The legitimacy issue
Currently, not unlike periodically in the past, the Balkan countries are undergoing one legitimacy crisis after another. Those have to do both with the dissatisfaction with their governments, but also with the doubts about the adopted or evolving political strategy. The way to settle the legitimacy issues and settle the policy discussion is elections, early ones if needed. Those have been held in a number of countries, e.g. Serbia, Montenegro, and Macedonia, but the issue of their regularity has been raised in the latter two countries. In the case of Bosnia and Herzegovina, the issue of legitimacy is not just an electoral, but also a constitutional one. In Albania, concerns with legitimacy have been put aside, though they chronically arise due to the divided political space. In Kosovo, there is a crisis of legitimacy of the government and of the overall political strategy. Finally, in Serbia there are growing doubts about the pro-EU strategy of the government.
So, taking these two dimensions, i.e. legitimacy of the government and the legitimacy of the political strategy, the ongoing legitimacy crisis in these countries can be characterised thus:
Serbia: growing doubts about the EU integration strategy, though the government commands widespread support and is quite determined to pursue the goal of joining the EU. The support may erode if the doubts about the benefits of joining the EU increase and that may develop into a full-blown legitimacy crisis – because the Serbian public does not feel comfortable with the current territorial and political set-up of the region, which however cannot be changed if the goal is to join the EU.
Kosovo: the government has slim legitimacy for reasons of corruption and incompetence, while the strategy of normalisation with Serbia that involves the creation of an autonomous association of Serbian counties is quite unpopular. A full-blown crisis of legitimacy is not improbable. Historically, practically for the same reasons (corruption and limited sovereignty), Kosovo has been going through one crisis of legitimacy after another since at least 1968.
Montenegro: the government faces complaints that it has been rigging the elections, which requires that the upcoming early or regular elections are closely monitored. However, there is also an attempt to delegitimise the political strategy of EU integration, NATO accession, and of the secularisation of the state. There is, in addition, the succession problem due to the long reign of the current prime minister (over 25 years, but perhaps more realistically since the independence, that is from 2006 on).

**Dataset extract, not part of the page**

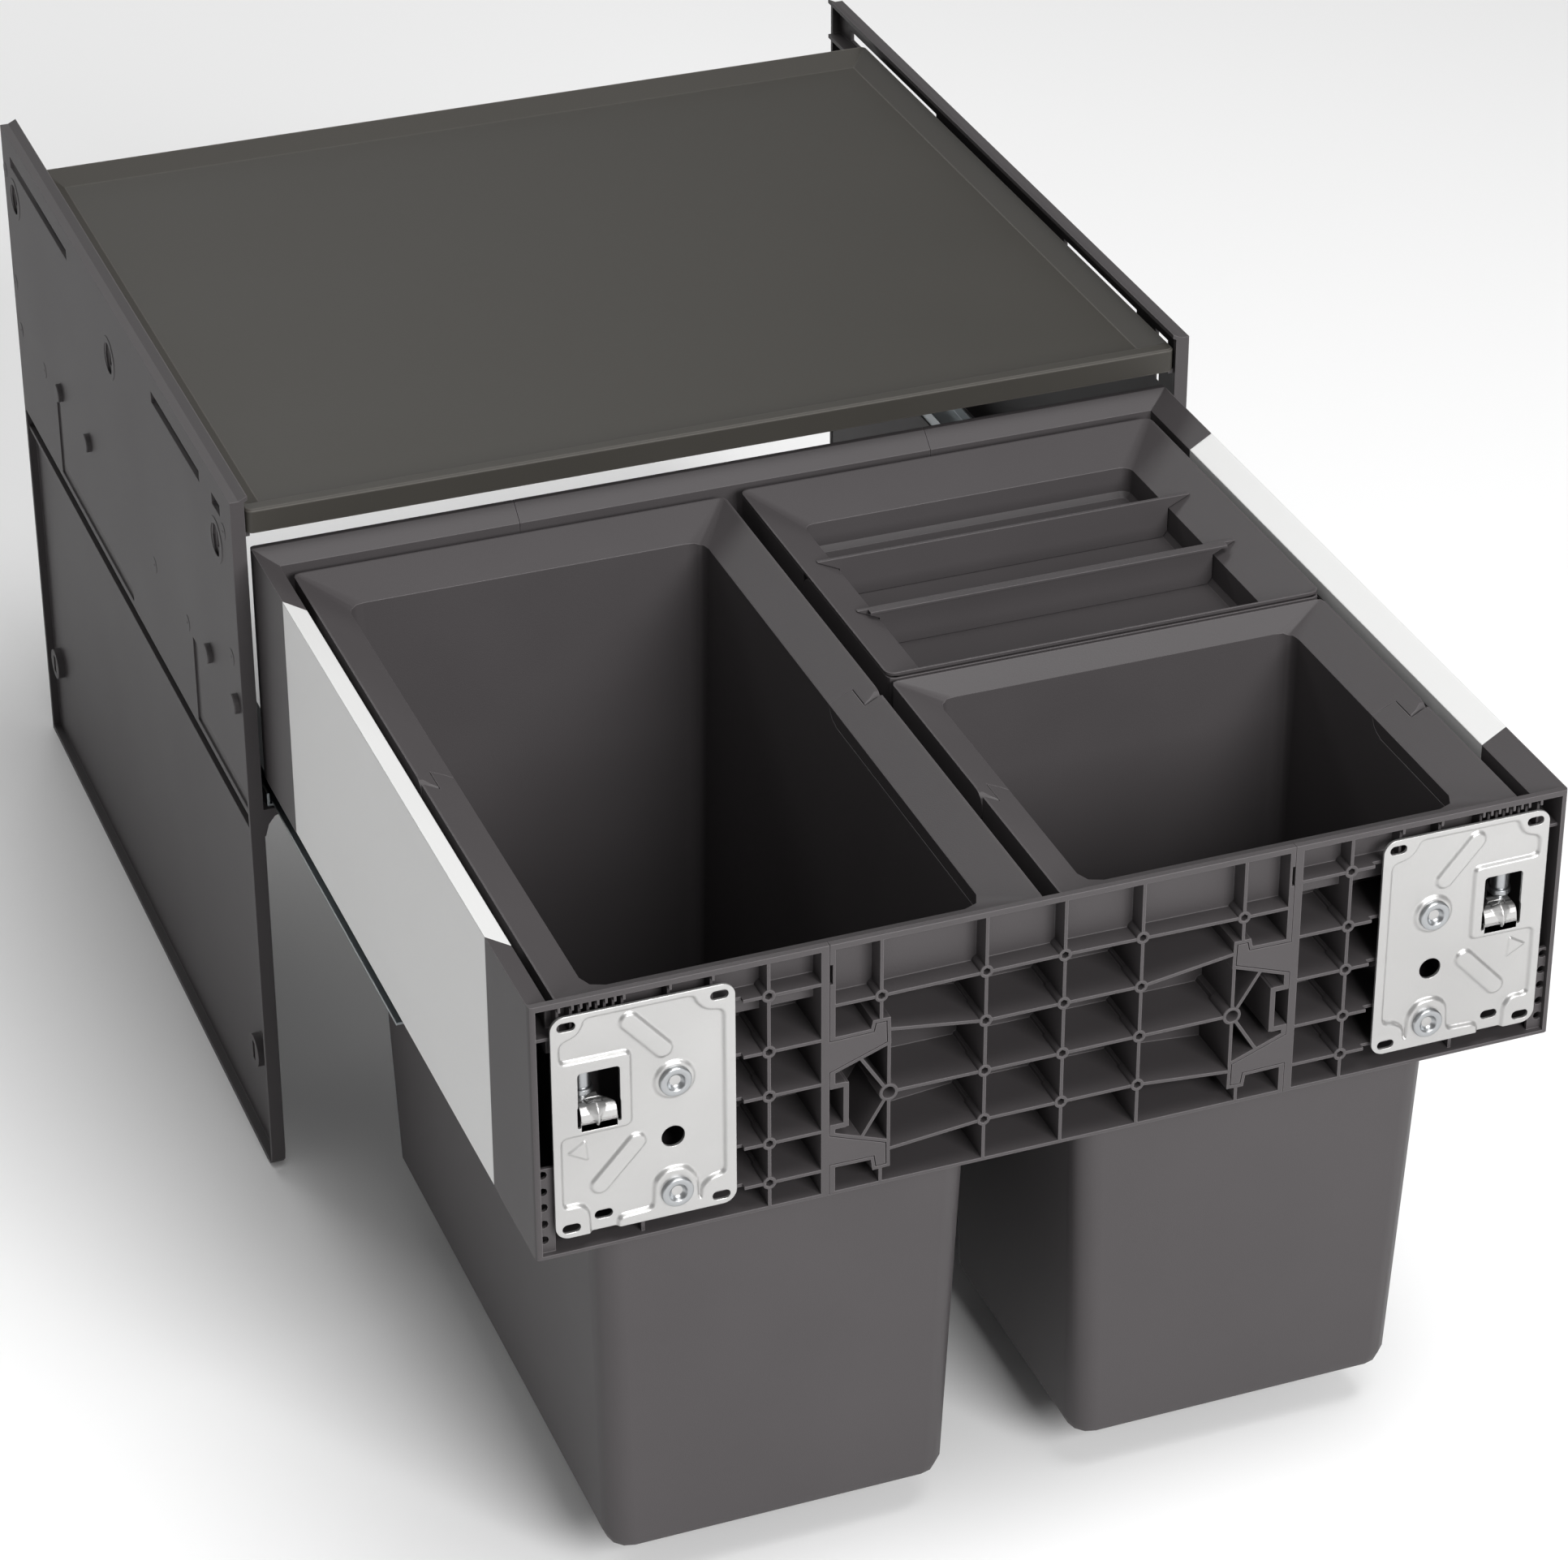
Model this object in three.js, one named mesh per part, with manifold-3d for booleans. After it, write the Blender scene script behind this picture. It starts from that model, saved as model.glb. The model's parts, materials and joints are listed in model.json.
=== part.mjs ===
// A pull-out waste cabinet insert for a 600 mm kitchen unit, in millimetres, +Z up.
// Two moulded side panels screw to the unit and carry a steel cover tray and a pair of full-extension
// slides. A drawer frame of moulded end sections and sheet side profiles runs on the slides. Three bins
// with fold-down carrying handles hang in it, and an organiser tray with two dividers lies in one bin.
// The drawer is shown pulled fully out, towards -Y.
import * as THREE from "three";
import { mergeVertices } from "three/addons/utils/BufferGeometryUtils.js";
import Module from "manifold-3d";

const wasm = await Module();
wasm.setup();

// ---------------------------------------------------------------- driving sizes
const CLEARANCE = 0.3; // running or resting gap between two pieces

// kitchen unit and side panels
const CLEAR_WIDTH = 562; // between the side walls of the kitchen unit
const PANEL_DEPTH = 538;
const PANEL_HEIGHT = 434;
const PANEL_WALL = 2.5;
const PANEL_RIM = 8; // the panel's edges turn inward this far
const PANEL_EDGE = 3; // thickness of those edges
const PANEL_LIP = 10; // reach of the top lip over the cover
const PANEL_LIP_RISE = 2.5;
const PANEL_FOOT_RADIUS = 12; // lower front corner
const WEB_RECESS = 5; // the lower half of the web stands back from the unit wall
const GROOVE_TOP = 238; // dark channel between the upper and the lower half
const GROOVE_HEIGHT = 11.5;
const WINDOW_HEIGHT = 8;
const POCKET_DEPTH = 1.2;

// cover tray
const COVER_FLOOR = 419.4; // height of the tray's floor
const COVER_RIM_WIDTH = 13;
const COVER_RIM_RISE = 8.2;
const COVER_SKIRT = 14; // the rim turns down this far
const COVER_SHEET = 1.4;
const COVER_FRONT_LAND = 6.9; // flat strip in front of the sloping rim
const COVER_SIDE_GAP = 0.7; // to the turned-in front edge of the side panels
const COVER_DEPTH = 476;

// drawer frame
const DRAWER_WIDTH = 539;
const DRAWER_LENGTH = 477.8;
const DRAWER_PULL = 469.3; // full extension, front face to front edge of the panels
const FRAME_TOP = 401.5;
const FRAME_HEIGHT = 143.4;
const BEVEL_WIDTH = 13; // the frame's top slopes inward all round
const BEVEL_DROP = 8;
const TOP_LAND = 3.5; // flat strip along the frame's outer top edge, front and back
const LEDGE_HEIGHT = 369; // the bins' rims rest here
const LEDGE_WIDTH = 22.5;
const FRAME_WALL = 1.8;
const CORNER_WALL = 3.2;
const RIB = 1.7;
const CORNER_LENGTH = 65.2; // how far an end section runs along the side
const PROFILE_SHEET = 1.5;

// slides
const SLIDE_WIDTH = 22;
const SLIDE_HEIGHT = 16.5;
const SLIDE_SHEET = 1.5;
const SLIDE_LENGTH = 476;
const SLIDE_SETBACK = 2; // behind the panels' front edge
const SLIDE_INSET = 11; // outer side of the slide, from the unit wall

// bins
const RIM_TOP = 391;
const RIM_DROP = 11; // the rim slopes down to the bin's mouth
const RIM_WIDTH = 22.1;
const RIM_WALL = 2.2;
const BIN_WALL = 2;
const BIN_FLOOR = 2.5;
const BIN_BOTTOM = 25; // height of the bins' underside
const BIN_TAPER = 11; // each side draws in by this much down to the floor
const BIN_LEAN = 13; // and each end by this much
const BIN_CORNER = 12;
const BIN_GAP = 9; // between the left and the right bins
const BIN_SIDE_GAP = 5; // between the rims and the frame's inner edge
const BIN_FRONT_GAP = 2.3; // between the rims and the frame's front wall
const BIN_REAR_GAP = 6.5;
const SMALL_BIN_GAP = 2; // between the front and the rear bin
const REAR_RIM_LARGE = 25;
const REAR_RIM_SMALL = 9;

// carrying handles
const PIVOT_DROP = 8.5; // pivot below the rim's top
const PIVOT_RADIUS = 1.8;
const PIVOT_FORWARD = 3.5; // in front of the bin's middle
const TONGUE = 9.6; // the handle's tongue reaches this far behind the pivot
const OUTER_BAND = 9.2; // width of the rim's outer strip, where the fixed part comes forward
const HANDLE_WALL = 2.2;
const HANDLE_SEAT = 2.7; // thickness of the flange that the handle lies on

// organiser tray and dividers
const TRAY_TOP = 393.6;
const TRAY_DROP = 12; // its rim slopes down to the tray's mouth
const TRAY_RIM_SIDE = 25.9;
const TRAY_RIM_REAR = 30;
const TRAY_RIM_FRONT = 10.3;
const TRAY_WALL = 1.6;
const TRAY_FLOOR = 364;
const TRAY_OVERHANG = 0.5; // over the bin's rim at each side
const DIVIDER_SHEET = 2;
const DIVIDER_TIP = 12.2; // each tip rests this far out on the tray's rim
const DIVIDER_TOP = 388.4;
const DIVIDER_LIP = 4;
const DIVIDER_PLACES = [83, 141]; // behind the tray's rear edge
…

Macedonia: the government has lost legitimacy, though this is somewhat of a complex claim given the multi-ethnic configuration of the public space. Also, the government’s strategy of not pushing harder for EU integration is losing support. The upcoming elections, at the end of April at the latest, can lead to stabilisation only if there is a change in government, which is uncertain without fairer elections, which the government is not altogether ready to agree to.
Bosnia and Herzegovina: the legitimacy of the government on all levels is practically non-existent. This is a feature of the constitutional system, not a bug of ongoing politics. This crisis of legitimacy in the Serbian Republic in particular has the makings of a state crisis as the current President is determined to hold a referendum that would be the first step to secession – in order for him and his party to retain the control of power. More recently, further cooperation with the state judiciary and the police have been discontinued by the President and the government of the Serbian Republic.
So, the legitimacy of the current set-up in most Balkan countries is clearly contested, to put it mildly.
The Balkanisation issue
There are two influences that in a way work hand in hand to push the region into a collapse. On the one hand, the EU has proved unable and not ready to speed up the process of Balkan Enlargement. It has substituted the more ambitious approach with the regional approach, i.e. regional stabilisation and cooperation before negotiation and integration with the EU, which has proved to be slow in delivering results. Also, in part, it is inconsistent with the hub-and-spoke strategy, i.e. the regatta approach, of the Balkan Enlargement. Finally, the EU has proved unable and disinterested to acting in one case in which it is an obstacle to the integrative ambitions of a candidate country. i.e. in the case of Macedonia. The EU is a destabilising rather than a stabilising actor in that case. But it has also proved to lack ideas and initiatives when it comes to Bosnia and Herzegovina, both in terms of its internal transformation, e.g. effective democratisation and its process of integration with the EU. This has been changing slowly, with the increased interest in intra-Bosnia and Herzegovina cooperation, but that is precisely the reason for the growing intransigence of the President and the government of the Serbian Republic.
In the last few years, the EU has staked its Balkan strategy of achieving success in Serbia. The premise seems to be that if Serbia is ready to join the EU and assumes a stabilising role in Bosnia and Herzegovina and Montenegro, and most importantly in Kosovo, the whole region can move forward and the country-specific problems will be easier to solve, and indeed may solve themselves on their own.
This strategy is unlikely to work, as it did not work in the past. The reason is clear: the Serbian government, independently of which party is in power, can be expected to demand concessions in all the regional issues if it is to do the EU’s job in the region. If those are not forthcoming, as they are not likely to be, public dissatisfaction is bound to increase, as indeed it already has. And then there is the alternative.
Russia is openly opposing EU Balkan enlargement. Up until recently the opposition was only to NATO Enlargement, but with the more assertive role that Russia is assuming in Ukraine and in the Middle East, the Balkan legitimacy crises are seen as instrumental to the goal of weakening the EU, which is facing taxing challenges anyway. So, Russia is openly supporting Montenegrin protests, Serbian nationalistic opposition, and the secessionists in the Serbian Republic in Bosnia and Herzegovina. The operative word here is ‘openly’. This is in part due also to the loss of the indirect means of influence in the Balkans after the collapse of various gas pipeline projects that should have increased Russia’s economic and thus political influence in the Balkans.
So, at the moment, the Balkan region is in a state with high risks of another round of Balkanisation.